The conflict between cybersecurity, compliance, audit requirements, and business profit compounds these challenges. Resources are often allocated to revenue-driving activities over compliance measures, leading to potential regulatory gaps. The sheer volume and complexity of these requirements create inefficiencies and potential compliance gaps, posing a challenge to maintaining a robust risk posture, which could eventually impact consumers if not met.

Rethinking Regulatory Enforcement

While imposing harsher penalties on FSBs that fail to comply with regulations might seem like a straightforward solution, escalating fines often prove ineffective. They could lead to unintended consequences, such as multiple fines for a single failed control across various governing bodies. For example, failing to encrypt regulated data could trigger numerous penalties from different regulators, highlighting the inefficiency of a penalty system that does not account for the multifaceted complexity of regulatory compliance. Not all regulations are well-crafted, with some imposing significant costs without effectively addressing underlying risks.

 

A better approach could involve progressive penalties for repeated violations, balancing accountability and fairness. This strategy would discourage negligence while acknowledging the complexities and potential for honest mistakes in the compliance process.

Leveraging Fintech Solutions for Compliance

The growing regulatory demands have led to the development of various fintech solutions designed to support compliance efforts. These tools help streamline processes, monitor compliance tasks, and ensure adherence to global standards. The rapidly expanding market for compliance automation in financial services offers a range of solutions, including:

 

  • Regulatory technology (RegTech) enhances efficiency in meeting regulatory requirements.

  • Governance, Risk, and Compliance (GRC) platforms automate policy management, incident reporting, audits, and risk assessments.

  • Data privacy and protection solutions assist with managing data protection, consent management, data subject access requests (DSAR), and breach reporting.

  • Risk analytics tools use advanced analytics and AI to assess risks and ensure compliance.

  • Cloud security and compliance tools ensure cloud infrastructures meet regulatory standards.

  • Identity and Access Management (IAM) tools secure access control and user authentication.

  • Audit and reporting tools offer real-time visibility into compliance efforts and generate audit trails.

  • Incident response tools automate threat detection, response processes, and regulatory reporting.

  • Document and policy management solutions simplify regulatory document creation, storage, and tracking.

  • Cross-border data transfer compliance tools automate and streamline the compliance process for cross-border data transfers.

  • Continuous monitoring and reporting platforms help maintain regulatory compliance continuously.

  • Third-party risk management tools address risks associated with service providers.

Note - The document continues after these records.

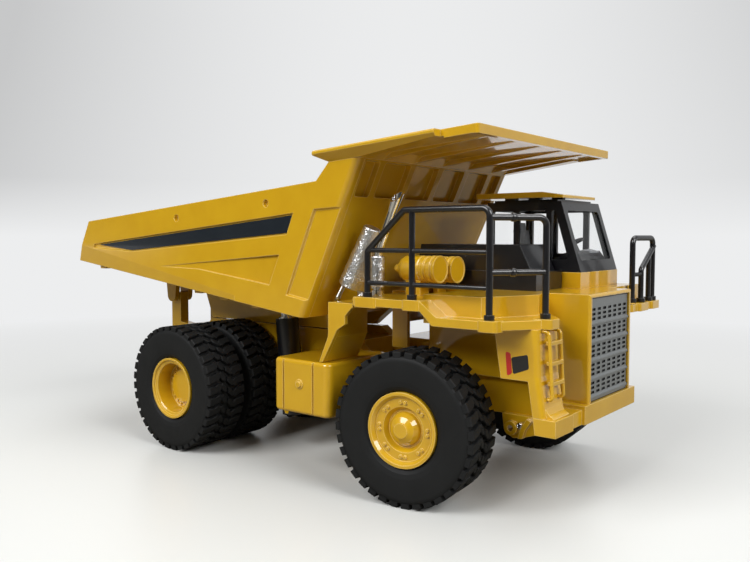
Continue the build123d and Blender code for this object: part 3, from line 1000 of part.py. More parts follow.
# Driver's seat with its backrest and headrest, the dashboard, and the steering wheel on its column.
with BuildPart() as seat:
    block((101.5, 109.5), (16.0, 24.0), (CAB_BASE_Z, 70.4))
    side_prism([(101.5, 70.0), (104.0, 70.0), (102.8, 78.5), (100.6, 78.5)], 16.5, 23.5)
    side_prism([(100.7, 78.4), (102.7, 78.4), (102.4, 81.0), (100.8, 81.0)], 18.2, 21.8)
save(seat, "seat")

with BuildPart() as dashboard:
    side_prism([(119.5, CAB_BASE_Z), (119.5, 70.2), (124.5, 71.6), (127.2, 68.2), (127.9, CAB_BASE_Z)],
               CAB_RIGHT_Y + 2.5, CAB_LEFT_Y - 2.5)
save(dashboard, "dashboard")

with BuildPart() as steering_wheel:
    wheel_plane = Plane(origin=(REAR_AXLE_X + 120.3, 21.5, 74.4), z_dir=(-0.45, 0, 0.9))
    turned([(2.55, 0), (2.75, 0.3), (3.05, 0.3), (3.25, 0), (3.05, -0.3), (2.75, -0.3)], wheel_plane)
    with Locations(wheel_plane):
        Cylinder(0.5, 3.5, align=(Align.CENTER, Align.CENTER, Align.MAX))
        for turn in (0, 120, 240):
            with Locations(Rotation(0, 0, turn)):
                Box(3.0, 0.5, 0.4, align=(Align.MIN, Align.CENTER, Align.CENTER))
save(steering_wheel, "steering_wheel")
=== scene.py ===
import json
from math import cos, pi, sin

import bmesh
import bpy
from mathutils import Matrix, Vector, noise

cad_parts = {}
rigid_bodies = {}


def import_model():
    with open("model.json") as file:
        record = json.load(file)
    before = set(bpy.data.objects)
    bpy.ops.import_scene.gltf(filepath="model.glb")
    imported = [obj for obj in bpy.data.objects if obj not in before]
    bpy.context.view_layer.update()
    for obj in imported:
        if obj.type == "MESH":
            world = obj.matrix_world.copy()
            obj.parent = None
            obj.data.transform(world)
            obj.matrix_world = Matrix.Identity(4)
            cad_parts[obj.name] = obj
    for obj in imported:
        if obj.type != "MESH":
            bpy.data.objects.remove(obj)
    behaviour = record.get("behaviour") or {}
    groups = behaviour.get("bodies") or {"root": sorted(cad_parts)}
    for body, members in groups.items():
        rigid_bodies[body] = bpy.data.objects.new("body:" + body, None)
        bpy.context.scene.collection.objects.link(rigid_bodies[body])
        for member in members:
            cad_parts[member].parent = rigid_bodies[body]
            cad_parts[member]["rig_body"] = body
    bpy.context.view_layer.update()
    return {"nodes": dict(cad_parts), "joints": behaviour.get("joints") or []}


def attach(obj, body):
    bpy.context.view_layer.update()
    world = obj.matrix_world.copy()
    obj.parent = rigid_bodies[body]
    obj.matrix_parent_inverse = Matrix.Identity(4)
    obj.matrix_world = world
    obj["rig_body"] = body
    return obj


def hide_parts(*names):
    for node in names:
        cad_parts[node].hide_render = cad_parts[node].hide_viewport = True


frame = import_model()

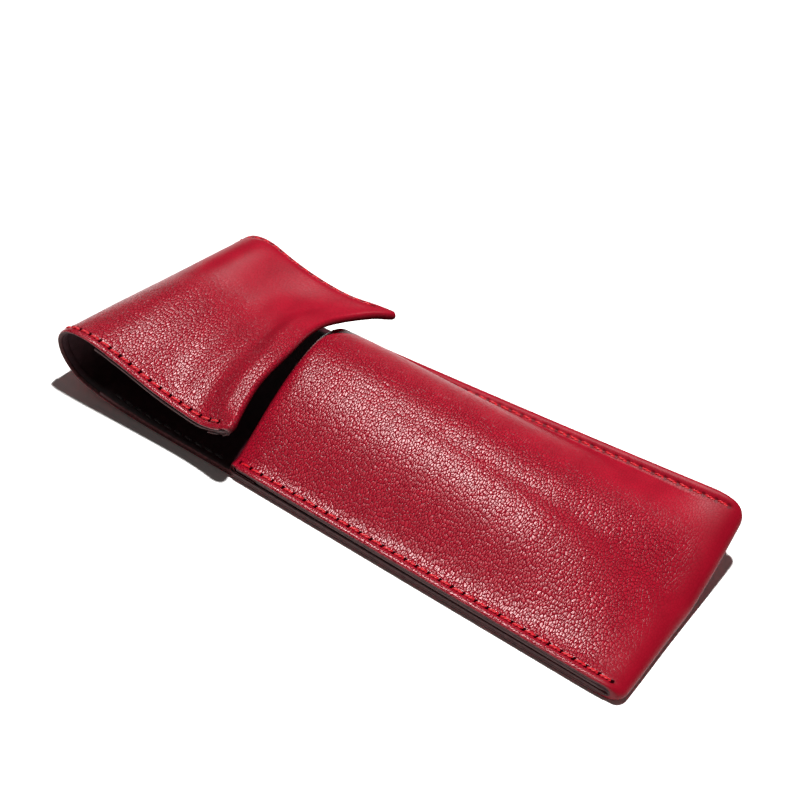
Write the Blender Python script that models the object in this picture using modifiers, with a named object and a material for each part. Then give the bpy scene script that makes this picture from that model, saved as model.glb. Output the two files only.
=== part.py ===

Revolutionizing Compliance with AI

Artificial intelligence (AI) and machine learning (ML) are transforming compliance in the fintech industry by automating and enhancing various processes. AI is increasingly used for regulatory reporting automation, transaction monitoring, anti-money laundering (AML) efforts, know-your-customer (KYC) processes, identity verification, regulatory change management, automated risk assessments, document and contract analysis, automated auditing and reporting, fraud detection, and cross-border compliance management.

 

AI’s impact on compliance is extensive. It can increase efficiency, reduce costs, improve accuracy and consistency, enhance risk management, support scalability, strengthen regulatory oversight, enable proactive compliance, improve customer experience, and boost trust in the outcomes. However, challenges must be addressed to fully realize AI’s benefits in compliance. These include ensuring that AI models used for compliance are transparent and understandable to regulators and internal teams, making sure that AI systems do not discriminate against specific groups or individuals, and addressing privacy concerns, particularly in cross-border operations. Once these are addressed in AI models, it can be an effective tool for FSBs to ensure compliance and meet regulatory goals. 

Enhancing Agility with Risk Orchestration

Risk orchestration has historically posed challenges to effective enterprise risk management. However, it also offers the potential to enhance it in financial services through better integration, automation, and more dynamic approaches.

 

By enabling real-time risk assessments, automating response strategies, and fostering cross-functional collaboration, risk orchestration increases the agility of FSBs in addressing emerging threats. It reduces response times, improves adaptability to regulatory changes and new risks, and strengthens resilience against internal and external threats. Centralizing and automating risk management processes empower FSBs to stay ahead of threats and maintain compliance.

Embracing the Future of Compliance

As the financial services industry evolves, so must the approach to compliance. Financial institutions can more effectively navigate the complex regulatory landscape by using advanced fintech solutions, leveraging AI, and embracing risk orchestration. Organizations that balance innovation with robust compliance practices will be best positioned to thrive in this dynamic environment, ensuring regulatory adherence and building trust and resilience.